I tend to communicate differently when working with children, when talking with family members, and even talking with friends. I also recognize that I express myself differently through body language, at work I carry myself as a professional, I do not slouch, I make eye contact, and I am an effective listener. When speaking with my mother, I typically use formal language and use polite words that I would not usually use when talking with friends. When speaking with my brother or friends I frequently use slang words, OMG, LOL, Yah, but with my parents its May I, Thank You, and Please. During this course, I am trying to carry over a more professional side when talking with friends and also working on effective listening. I sometimes do not use direct eye contact, or I cross my arms and lean on one side of my body which could come off negatively to family members, colleagues, and students parents.

            I also became conscious of how my culture can facilitate negative communication skills, as an Italian-American, I use my hands, I have a potty mouth, and I can become extremely short with individuals when I feel I am being attacked. These traits can sometimes carry over into my professional life and cause more harm than good. Becoming conscious of these behaviors and expressions I can improve myself as a professional, friend, daughter, wife, and person. There are many strategies that ensure effective communication, such as, following the Platinum Rule, being aware of our limitations and abilities, focus on the other individuals feelings and thoughts, paying attention to non-verbal expressions, and listening to the true meaning of a conversation. Understanding where I struggle will allow me to grow as a professional and become an effective communicator and listener when working in the early childhood field and as an individual.

Friday, September 15, 2017

Communication Skills: Language, Nonverbal, Listening

           My family has been telling me to watch Blue Bloods for a while now, but with the limited time I have, I barely watch television as it is. So I decided this is the perfect opportunity for me to watch an episode and see what all the hype is about. Tom Selleck has always had a demeanor where he knows it all, as I begin watching it seems that he always has an answer for everything but also shows compassion. He is a family oriented man, and you can see this at any moment they are at the dinner table as a large clan. New Yorkers always talk with their hands, and I do not see many hand gestures when the family is together. As I continue to see other family members in a courtroom, or in a cop car, it seems that they truly love what they do and they do it because of their father (police commissioner). Honestly watching this show with the sound off was hard for me to understand certain scenarios that happened in the show, it seems they accused a lot of individuals before finding the attacker, killer, robber or thug that did break the law. The family is a tight bunch of individuals, and that was easy for me to read, even with no sound, you could see that they would talk as a family and help one another in any situation.
            I believed the police officers would interrogate many individuals to find the correct person behind the crime. It seemed they were hard on these possible heathens, but many were just looking for a lead to continue on with their investigation. Tom Sellek does have “a know it all” personality for this particular role, but he is compassionate and loves what he does. He is always willing to help a family member or even someone in his office and gives them the advice they need to hear, even if it's not what they want to hear. My assumptions of the family dinners were that they were a close-knit family, and I still do believe that, as I listened to the television show. Honestly, I got drawn in, and it is not a half bad show to become addicted to.

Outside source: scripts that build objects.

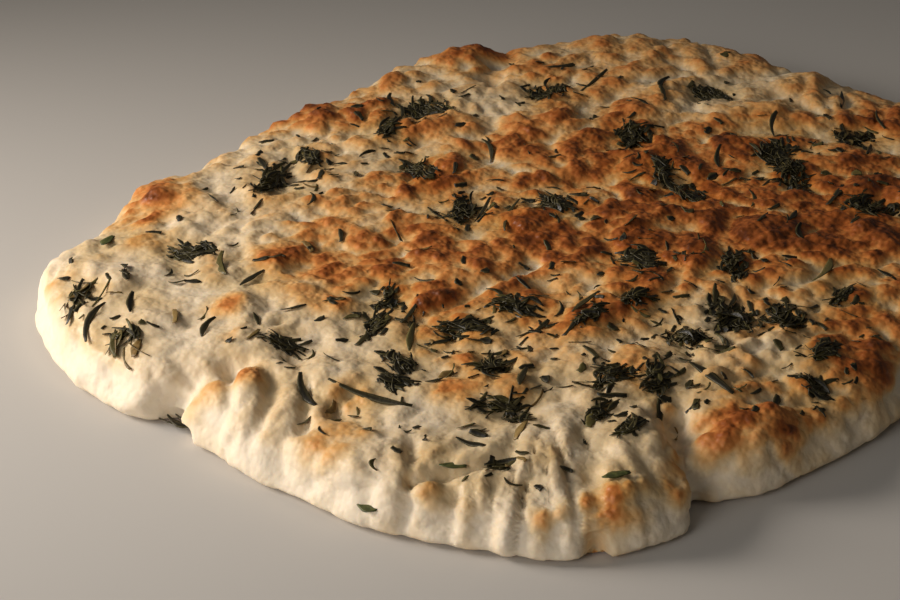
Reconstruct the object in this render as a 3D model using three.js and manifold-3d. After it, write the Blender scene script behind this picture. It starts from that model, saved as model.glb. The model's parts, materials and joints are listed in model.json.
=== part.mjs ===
// Focaccia: one flat, hand-stretched loaf baked whole, with baked rosemary and thyme lying on its crust.
// Millimetres, +Z up. The origin is on the ground under the middle of the loaf. +X is the loaf's long way
// and -Y is the side with the long pressed-down fold.
import * as THREE from "three";
import Module from "manifold-3d";

const wasm = await Module();
wasm.setup();

// ---- Driving dimensions ----
const CRUST_HEIGHT = 23.5; // crust over the middle of the loaf, before its lumps and hollows
const RIM_DROP = 3.2; // how much lower the crust is where it turns down into the wall
const SHOULDER_INSET = 13; // how far in from the outline the top begins to turn down
const LUMP_HEIGHT = 1.1; // rise and fall of the soft lumps all over the crust
const RINGS = 26; // rings of facets from the middle out to the shoulder
const LEAF_GAP = 0.4; // air between a leaf and the crust facets below it
const LEAF_THICKNESS = 1.1;

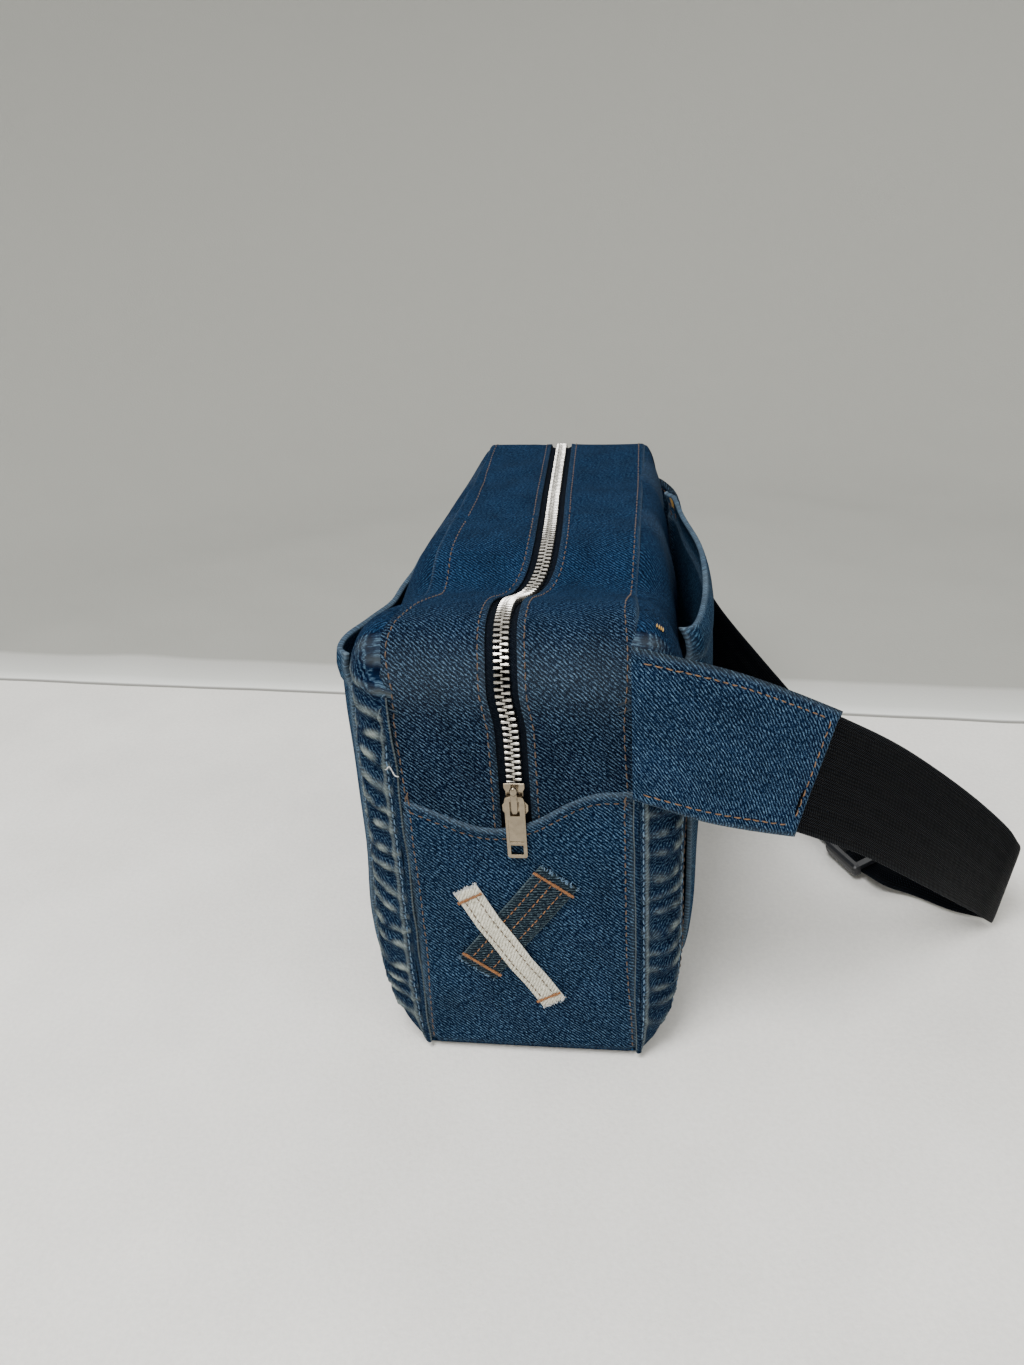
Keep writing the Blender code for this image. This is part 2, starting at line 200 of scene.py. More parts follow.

            If I was a individual who watched this show on a weekly basis I would probably be able to read more family members a little bit better besides Tom Sellek, Donnie Wahlberg looks like a difficult person to work with and even a tougher father to deal with. He loves his family, and wants the best for them; he even does the same for his partner Jackie. While there are many cast members and different stories going on within the show, I was able to get a basic understanding of just throwing on an episode. But I believe if I was like my grandmother, who never misses her Blue Bloods, I am sure I would have had some biases by just watching interactions without the sound. Seeing what I picked up on during the first run through, I was able to focus on their facial expressions, how they interacted through gestures and greetings but still have difficulty connecting individuals to who they truly were in the show. It was a different experience watching a television show without the sound but I enjoyed being able to pay attention to the smaller details first and then re-watching with the sound.

Saturday, September 9, 2017

Effective Communication


       I have always admired how my best friend communicates with her colleagues, clients, and even myself. She is always to the point but also listens and gives excellent advice. Effective communication is not just exchanging information but also understanding the emotion and even intentions behind the words. She is an engaged listener and observer, as we have been viewing our weeks learning resources, many forms of communication is nonverbal. You must read the individuals movements and also focus on what they are truly saying. Amanda has always been intuitive, and can read me better than I can read myself. The way my voice sounds, she knows if something is wrong. By being such an engaged listener she truly understands what I am trying to convey, even if I cannot find the right words, she fully understands my meanings. I always have admired the way she speaks with any individual and now as she takes a huge leap of faith and traveling the world for a year. I know many people will be blessed to have crossed her path, she is the best person I know when it comes to solving problems and giving superb advice. I can only hope to learn to read others as she does and become a more active listener when communicating with students, colleagues, parents, and even family and friends.